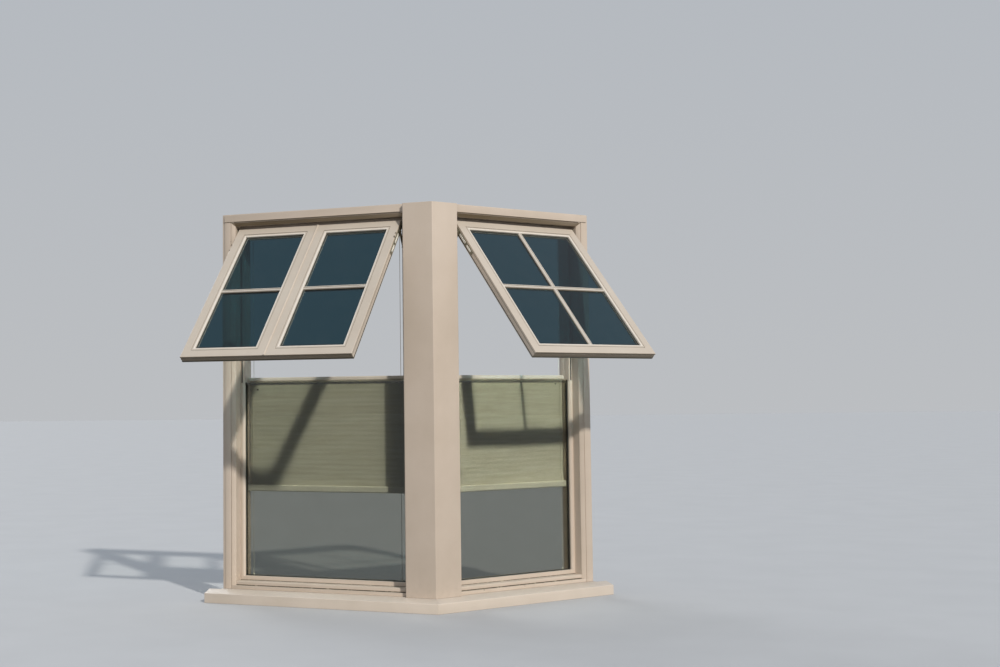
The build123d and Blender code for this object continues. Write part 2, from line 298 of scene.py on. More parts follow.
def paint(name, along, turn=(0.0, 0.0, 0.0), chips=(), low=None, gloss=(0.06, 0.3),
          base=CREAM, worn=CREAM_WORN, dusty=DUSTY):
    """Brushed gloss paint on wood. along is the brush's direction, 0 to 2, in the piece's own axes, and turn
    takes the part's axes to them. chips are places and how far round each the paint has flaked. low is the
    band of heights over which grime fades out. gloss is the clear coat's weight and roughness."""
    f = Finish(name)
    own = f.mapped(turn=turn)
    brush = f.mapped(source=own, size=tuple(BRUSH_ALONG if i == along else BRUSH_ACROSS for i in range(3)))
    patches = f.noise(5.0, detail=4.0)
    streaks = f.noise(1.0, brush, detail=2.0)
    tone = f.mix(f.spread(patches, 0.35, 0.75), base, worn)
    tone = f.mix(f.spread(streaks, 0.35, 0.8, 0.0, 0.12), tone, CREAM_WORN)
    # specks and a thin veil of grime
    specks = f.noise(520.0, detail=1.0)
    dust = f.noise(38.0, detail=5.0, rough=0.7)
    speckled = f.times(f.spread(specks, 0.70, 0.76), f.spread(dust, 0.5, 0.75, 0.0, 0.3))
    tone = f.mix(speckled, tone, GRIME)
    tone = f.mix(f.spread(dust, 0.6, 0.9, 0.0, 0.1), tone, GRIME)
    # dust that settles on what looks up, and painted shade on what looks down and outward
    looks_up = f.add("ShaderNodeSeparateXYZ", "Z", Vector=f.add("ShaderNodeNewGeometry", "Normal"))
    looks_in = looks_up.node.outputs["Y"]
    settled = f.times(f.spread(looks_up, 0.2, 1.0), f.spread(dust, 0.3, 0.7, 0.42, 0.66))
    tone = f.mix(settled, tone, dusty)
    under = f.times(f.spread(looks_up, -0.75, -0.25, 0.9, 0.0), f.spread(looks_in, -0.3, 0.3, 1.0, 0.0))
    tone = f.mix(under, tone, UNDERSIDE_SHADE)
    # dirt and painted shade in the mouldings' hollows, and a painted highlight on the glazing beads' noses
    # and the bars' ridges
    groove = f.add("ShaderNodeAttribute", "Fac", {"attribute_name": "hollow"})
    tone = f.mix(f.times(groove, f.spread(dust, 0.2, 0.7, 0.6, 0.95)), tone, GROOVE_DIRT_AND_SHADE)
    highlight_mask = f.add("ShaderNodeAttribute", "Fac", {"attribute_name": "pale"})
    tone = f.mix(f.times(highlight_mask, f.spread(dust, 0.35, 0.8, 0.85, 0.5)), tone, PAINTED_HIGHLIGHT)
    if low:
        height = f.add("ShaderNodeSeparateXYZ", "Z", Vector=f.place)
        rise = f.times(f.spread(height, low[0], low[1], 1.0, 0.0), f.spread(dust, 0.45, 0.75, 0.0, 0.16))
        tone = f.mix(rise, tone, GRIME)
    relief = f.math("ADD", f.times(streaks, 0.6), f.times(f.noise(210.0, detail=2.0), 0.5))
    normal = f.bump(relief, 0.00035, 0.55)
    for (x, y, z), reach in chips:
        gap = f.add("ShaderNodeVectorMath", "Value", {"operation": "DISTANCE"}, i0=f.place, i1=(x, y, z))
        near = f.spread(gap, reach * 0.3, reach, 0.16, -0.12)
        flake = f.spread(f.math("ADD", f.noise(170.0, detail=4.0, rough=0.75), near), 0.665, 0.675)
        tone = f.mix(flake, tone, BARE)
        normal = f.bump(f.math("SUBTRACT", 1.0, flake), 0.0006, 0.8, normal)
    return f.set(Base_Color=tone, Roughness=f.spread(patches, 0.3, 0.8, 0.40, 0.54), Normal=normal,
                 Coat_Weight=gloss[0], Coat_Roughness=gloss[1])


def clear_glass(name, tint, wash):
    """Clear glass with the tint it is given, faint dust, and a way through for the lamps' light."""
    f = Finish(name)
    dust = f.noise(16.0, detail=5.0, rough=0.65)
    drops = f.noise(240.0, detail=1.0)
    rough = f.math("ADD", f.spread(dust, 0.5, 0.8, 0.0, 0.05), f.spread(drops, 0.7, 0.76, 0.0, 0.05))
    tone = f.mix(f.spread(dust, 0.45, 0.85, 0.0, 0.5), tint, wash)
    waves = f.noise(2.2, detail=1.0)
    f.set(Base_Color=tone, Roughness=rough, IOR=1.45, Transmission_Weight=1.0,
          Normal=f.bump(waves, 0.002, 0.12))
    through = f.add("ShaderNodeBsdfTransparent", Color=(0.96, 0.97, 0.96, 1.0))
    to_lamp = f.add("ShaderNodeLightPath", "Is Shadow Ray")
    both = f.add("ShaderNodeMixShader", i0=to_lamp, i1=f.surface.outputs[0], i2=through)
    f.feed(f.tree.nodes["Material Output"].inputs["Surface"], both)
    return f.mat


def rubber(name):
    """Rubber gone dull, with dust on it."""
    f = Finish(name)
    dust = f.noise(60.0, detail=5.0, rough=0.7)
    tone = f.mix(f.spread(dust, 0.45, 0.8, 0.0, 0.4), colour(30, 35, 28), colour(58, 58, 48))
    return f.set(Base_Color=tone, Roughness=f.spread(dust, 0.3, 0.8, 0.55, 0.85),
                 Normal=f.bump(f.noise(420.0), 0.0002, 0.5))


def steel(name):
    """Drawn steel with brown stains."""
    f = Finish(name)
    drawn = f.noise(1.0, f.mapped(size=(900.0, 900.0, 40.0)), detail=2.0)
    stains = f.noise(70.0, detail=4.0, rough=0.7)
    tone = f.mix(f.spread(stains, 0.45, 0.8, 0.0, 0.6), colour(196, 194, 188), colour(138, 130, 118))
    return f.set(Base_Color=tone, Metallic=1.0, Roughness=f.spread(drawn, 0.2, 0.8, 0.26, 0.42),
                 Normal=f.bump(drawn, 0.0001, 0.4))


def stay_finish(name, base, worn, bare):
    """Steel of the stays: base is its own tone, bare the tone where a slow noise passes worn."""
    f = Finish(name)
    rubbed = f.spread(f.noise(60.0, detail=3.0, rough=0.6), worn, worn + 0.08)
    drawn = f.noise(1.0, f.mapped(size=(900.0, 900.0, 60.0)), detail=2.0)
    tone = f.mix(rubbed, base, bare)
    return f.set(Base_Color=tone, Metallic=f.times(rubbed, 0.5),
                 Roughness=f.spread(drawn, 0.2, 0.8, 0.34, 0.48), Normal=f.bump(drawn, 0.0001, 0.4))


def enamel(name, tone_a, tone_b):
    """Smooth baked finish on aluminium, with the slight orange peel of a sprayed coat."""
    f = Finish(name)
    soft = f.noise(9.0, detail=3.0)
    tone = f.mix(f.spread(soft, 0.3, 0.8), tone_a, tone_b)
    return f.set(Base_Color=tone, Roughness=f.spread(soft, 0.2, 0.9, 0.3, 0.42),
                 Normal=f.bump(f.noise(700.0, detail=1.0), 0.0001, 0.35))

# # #

Gather each line in the data that holds the string "part".

The build123d and Blender code for this object continues. Write part 2, from line 298 of scene.py on. More parts follow.
    takes the part's axes to them. chips are places and how far round each the paint has flaked. low is the